§ The exercise: Only the lines from the one holding "for number, bar" through the one holding "for corner in" are to be retyped, exactly as they appear, with both boundary lines included.

§ Supplied information:
※ ※ ※

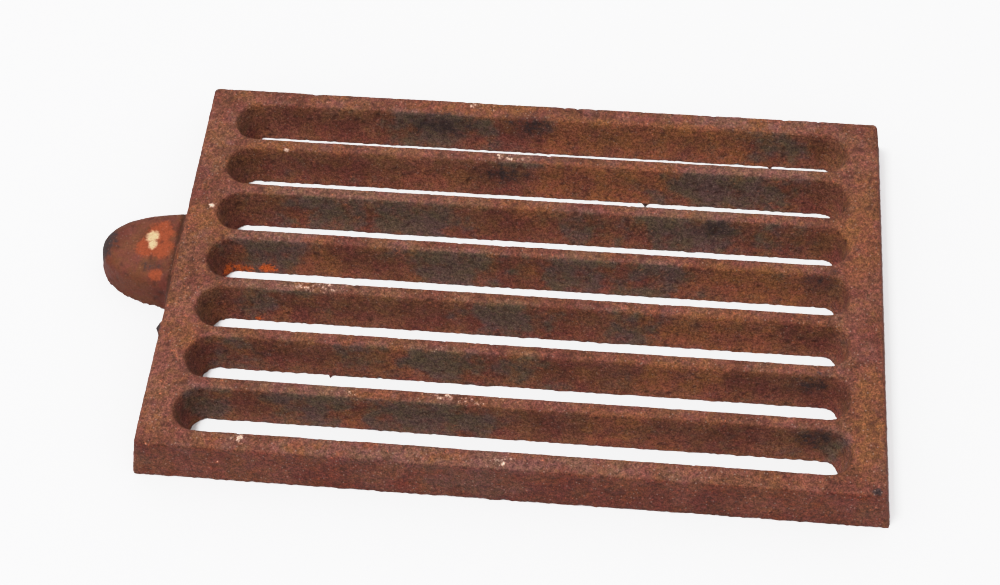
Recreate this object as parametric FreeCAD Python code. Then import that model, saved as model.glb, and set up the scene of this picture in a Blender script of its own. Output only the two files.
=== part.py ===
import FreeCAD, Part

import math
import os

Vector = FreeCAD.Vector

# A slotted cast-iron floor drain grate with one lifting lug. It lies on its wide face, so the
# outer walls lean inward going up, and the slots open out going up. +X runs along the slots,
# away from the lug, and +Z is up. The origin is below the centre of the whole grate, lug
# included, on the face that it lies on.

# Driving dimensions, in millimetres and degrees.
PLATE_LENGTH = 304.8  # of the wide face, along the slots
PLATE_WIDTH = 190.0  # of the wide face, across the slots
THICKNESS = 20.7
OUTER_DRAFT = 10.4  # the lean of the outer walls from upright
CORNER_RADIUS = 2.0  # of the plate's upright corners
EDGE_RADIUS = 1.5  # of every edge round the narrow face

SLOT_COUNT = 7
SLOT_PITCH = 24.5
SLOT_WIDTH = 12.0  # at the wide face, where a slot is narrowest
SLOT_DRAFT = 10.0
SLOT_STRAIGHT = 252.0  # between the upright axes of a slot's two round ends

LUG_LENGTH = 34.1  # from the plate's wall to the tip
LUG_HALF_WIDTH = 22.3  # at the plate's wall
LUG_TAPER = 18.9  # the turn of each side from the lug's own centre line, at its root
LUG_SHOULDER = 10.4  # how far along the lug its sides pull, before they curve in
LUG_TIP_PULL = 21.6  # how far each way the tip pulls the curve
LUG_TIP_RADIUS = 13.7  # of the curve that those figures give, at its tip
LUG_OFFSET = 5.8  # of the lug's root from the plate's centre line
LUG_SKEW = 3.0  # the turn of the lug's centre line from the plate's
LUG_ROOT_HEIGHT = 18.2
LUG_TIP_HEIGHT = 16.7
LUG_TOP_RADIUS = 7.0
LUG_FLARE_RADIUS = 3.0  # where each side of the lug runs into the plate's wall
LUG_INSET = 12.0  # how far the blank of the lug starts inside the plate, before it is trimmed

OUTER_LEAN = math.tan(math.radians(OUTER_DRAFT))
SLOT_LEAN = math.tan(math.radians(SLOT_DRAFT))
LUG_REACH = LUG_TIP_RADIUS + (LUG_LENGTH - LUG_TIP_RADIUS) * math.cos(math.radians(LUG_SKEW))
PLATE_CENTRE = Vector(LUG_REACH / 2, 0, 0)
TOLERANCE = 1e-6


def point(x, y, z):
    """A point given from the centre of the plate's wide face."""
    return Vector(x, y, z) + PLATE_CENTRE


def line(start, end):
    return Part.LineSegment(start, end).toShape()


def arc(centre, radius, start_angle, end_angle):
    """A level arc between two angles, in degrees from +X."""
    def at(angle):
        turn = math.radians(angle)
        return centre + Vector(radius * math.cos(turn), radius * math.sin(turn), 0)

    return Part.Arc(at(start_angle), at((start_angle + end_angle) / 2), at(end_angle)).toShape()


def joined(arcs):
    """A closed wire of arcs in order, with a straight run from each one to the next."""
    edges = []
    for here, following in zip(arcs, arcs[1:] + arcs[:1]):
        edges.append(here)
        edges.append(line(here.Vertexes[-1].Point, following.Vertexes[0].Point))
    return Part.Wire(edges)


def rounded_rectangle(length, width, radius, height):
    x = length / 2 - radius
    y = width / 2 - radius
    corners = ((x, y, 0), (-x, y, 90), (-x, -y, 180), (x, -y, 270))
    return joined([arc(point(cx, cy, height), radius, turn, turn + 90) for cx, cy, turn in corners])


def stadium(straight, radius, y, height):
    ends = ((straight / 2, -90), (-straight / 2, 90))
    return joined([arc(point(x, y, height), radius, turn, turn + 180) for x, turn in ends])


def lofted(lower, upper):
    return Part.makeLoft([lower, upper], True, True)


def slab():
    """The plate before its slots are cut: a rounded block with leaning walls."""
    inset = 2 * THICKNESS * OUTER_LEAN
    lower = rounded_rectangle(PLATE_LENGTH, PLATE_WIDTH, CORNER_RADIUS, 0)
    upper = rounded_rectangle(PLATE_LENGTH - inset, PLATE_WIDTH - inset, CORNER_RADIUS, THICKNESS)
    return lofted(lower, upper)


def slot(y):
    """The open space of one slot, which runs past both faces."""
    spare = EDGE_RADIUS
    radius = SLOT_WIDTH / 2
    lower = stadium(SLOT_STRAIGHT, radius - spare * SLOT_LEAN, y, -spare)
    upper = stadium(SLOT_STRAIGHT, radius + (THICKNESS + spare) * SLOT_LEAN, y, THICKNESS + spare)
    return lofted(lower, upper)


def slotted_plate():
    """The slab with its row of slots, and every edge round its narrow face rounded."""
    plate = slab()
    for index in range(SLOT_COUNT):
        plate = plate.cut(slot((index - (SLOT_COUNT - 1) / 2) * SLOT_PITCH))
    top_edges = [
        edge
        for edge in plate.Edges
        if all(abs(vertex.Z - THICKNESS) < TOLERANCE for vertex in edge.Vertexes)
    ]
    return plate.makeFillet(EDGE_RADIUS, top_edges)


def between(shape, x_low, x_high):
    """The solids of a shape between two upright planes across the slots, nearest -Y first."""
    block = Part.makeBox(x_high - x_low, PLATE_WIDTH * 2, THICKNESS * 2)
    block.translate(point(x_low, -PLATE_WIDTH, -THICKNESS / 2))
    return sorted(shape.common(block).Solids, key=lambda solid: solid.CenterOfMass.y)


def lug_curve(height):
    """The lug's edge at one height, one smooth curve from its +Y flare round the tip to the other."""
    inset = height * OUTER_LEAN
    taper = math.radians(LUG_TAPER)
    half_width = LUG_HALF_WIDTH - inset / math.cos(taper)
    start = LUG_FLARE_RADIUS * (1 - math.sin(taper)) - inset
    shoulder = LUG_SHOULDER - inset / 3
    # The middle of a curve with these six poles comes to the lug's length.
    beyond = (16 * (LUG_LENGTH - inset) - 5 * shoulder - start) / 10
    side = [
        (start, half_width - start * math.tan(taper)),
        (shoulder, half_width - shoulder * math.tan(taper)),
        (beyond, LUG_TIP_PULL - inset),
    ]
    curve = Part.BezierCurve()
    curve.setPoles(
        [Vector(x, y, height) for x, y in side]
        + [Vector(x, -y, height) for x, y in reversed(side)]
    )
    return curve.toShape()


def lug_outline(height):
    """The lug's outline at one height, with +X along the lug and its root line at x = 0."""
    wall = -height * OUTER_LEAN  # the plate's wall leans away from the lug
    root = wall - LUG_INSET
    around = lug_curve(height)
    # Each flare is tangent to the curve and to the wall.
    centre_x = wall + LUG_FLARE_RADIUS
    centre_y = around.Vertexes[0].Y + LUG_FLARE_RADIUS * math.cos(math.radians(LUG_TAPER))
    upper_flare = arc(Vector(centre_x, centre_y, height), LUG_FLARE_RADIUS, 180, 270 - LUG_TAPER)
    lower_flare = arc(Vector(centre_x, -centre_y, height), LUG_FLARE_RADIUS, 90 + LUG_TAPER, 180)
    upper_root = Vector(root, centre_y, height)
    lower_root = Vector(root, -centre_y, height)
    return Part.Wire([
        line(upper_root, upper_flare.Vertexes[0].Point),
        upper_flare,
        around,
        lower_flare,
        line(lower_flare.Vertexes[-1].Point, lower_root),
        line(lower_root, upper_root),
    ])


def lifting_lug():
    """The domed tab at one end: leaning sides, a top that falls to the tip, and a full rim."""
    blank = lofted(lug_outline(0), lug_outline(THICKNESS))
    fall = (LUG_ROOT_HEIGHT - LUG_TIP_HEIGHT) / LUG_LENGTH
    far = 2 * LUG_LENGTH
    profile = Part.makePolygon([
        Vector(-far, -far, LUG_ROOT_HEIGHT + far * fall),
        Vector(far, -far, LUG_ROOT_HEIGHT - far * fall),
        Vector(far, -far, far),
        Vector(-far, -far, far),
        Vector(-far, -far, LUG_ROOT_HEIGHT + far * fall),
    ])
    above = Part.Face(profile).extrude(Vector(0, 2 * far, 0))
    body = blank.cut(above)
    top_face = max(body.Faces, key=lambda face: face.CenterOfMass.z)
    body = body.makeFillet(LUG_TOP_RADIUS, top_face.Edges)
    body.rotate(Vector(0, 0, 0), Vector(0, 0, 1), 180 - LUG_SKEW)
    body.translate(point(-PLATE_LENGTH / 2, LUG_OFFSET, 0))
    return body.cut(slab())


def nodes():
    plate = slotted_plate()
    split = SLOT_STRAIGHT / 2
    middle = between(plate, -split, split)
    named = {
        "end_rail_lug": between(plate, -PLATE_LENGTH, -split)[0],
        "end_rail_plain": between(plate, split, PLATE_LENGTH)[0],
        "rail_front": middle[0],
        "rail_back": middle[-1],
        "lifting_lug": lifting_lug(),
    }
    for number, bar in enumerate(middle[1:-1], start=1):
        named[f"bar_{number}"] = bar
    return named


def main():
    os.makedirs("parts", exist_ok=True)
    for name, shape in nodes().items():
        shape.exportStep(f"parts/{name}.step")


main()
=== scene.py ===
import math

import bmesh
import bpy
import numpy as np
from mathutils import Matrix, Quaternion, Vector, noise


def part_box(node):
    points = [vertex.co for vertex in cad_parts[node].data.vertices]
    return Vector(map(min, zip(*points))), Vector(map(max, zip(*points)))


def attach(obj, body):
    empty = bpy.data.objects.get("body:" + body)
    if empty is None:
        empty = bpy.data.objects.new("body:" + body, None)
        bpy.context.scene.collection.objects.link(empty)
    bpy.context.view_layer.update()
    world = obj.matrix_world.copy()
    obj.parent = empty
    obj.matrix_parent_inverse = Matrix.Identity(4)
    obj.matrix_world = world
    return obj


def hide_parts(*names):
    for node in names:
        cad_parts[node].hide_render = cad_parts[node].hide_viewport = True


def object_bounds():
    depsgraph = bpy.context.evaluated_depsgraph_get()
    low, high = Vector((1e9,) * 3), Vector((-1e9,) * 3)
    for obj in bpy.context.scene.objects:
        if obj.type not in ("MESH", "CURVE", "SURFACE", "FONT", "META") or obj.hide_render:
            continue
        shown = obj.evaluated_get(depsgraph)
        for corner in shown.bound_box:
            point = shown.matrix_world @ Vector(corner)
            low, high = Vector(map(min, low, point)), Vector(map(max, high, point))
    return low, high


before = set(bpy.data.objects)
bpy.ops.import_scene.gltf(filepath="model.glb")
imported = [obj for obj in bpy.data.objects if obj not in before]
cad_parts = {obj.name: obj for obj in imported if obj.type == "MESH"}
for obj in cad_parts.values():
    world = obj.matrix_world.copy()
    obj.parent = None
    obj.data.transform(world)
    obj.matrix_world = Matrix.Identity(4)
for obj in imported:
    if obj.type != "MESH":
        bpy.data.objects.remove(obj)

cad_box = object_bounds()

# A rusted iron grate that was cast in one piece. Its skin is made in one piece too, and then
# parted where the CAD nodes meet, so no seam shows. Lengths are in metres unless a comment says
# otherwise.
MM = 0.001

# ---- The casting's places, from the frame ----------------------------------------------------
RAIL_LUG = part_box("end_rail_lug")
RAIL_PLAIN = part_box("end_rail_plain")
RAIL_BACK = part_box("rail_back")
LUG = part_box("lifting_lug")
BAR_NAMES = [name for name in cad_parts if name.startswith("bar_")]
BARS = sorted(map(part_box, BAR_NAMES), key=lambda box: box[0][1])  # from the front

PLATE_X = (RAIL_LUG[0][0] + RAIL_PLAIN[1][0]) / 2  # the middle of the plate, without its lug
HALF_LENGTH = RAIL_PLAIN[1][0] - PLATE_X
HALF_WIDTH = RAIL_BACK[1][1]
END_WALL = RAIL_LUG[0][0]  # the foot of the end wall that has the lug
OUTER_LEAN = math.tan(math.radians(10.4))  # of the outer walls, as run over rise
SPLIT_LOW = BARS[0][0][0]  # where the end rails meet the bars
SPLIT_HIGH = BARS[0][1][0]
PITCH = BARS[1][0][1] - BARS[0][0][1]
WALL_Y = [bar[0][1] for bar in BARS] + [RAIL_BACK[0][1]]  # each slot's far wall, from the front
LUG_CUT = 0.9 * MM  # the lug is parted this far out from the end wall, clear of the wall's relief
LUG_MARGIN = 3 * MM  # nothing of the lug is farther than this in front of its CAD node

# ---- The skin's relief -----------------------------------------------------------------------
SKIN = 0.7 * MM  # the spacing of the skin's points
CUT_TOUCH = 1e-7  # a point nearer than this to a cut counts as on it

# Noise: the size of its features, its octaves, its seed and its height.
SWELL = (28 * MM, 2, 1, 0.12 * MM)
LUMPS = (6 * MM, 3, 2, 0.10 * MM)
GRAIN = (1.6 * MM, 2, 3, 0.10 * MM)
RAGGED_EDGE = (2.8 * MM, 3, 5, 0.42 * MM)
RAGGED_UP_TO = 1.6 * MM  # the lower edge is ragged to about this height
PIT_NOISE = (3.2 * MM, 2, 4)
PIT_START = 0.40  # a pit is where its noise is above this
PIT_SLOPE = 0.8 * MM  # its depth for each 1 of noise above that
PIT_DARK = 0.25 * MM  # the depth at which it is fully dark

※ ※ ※

§ Reply to the task:
    for number, bar in enumerate(middle[1:-1], start=1):
        named[f"bar_{number}"] = bar
    return named


def main():
    os.makedirs("parts", exist_ok=True)
    for name, shape in nodes().items():
        shape.exportStep(f"parts/{name}.step")


main()
=== scene.py ===
import math

import bmesh
import bpy
import numpy as np
from mathutils import Matrix, Quaternion, Vector, noise


def part_box(node):
    points = [vertex.co for vertex in cad_parts[node].data.vertices]
    return Vector(map(min, zip(*points))), Vector(map(max, zip(*points)))


def attach(obj, body):
    empty = bpy.data.objects.get("body:" + body)
    if empty is None:
        empty = bpy.data.objects.new("body:" + body, None)
        bpy.context.scene.collection.objects.link(empty)
    bpy.context.view_layer.update()
    world = obj.matrix_world.copy()
    obj.parent = empty
    obj.matrix_parent_inverse = Matrix.Identity(4)
    obj.matrix_world = world
    return obj


def hide_parts(*names):
    for node in names:
        cad_parts[node].hide_render = cad_parts[node].hide_viewport = True


def object_bounds():
    depsgraph = bpy.context.evaluated_depsgraph_get()
    low, high = Vector((1e9,) * 3), Vector((-1e9,) * 3)
    for obj in bpy.context.scene.objects:
        if obj.type not in ("MESH", "CURVE", "SURFACE", "FONT", "META") or obj.hide_render:
            continue
        shown = obj.evaluated_get(depsgraph)
        for corner in shown.bound_box:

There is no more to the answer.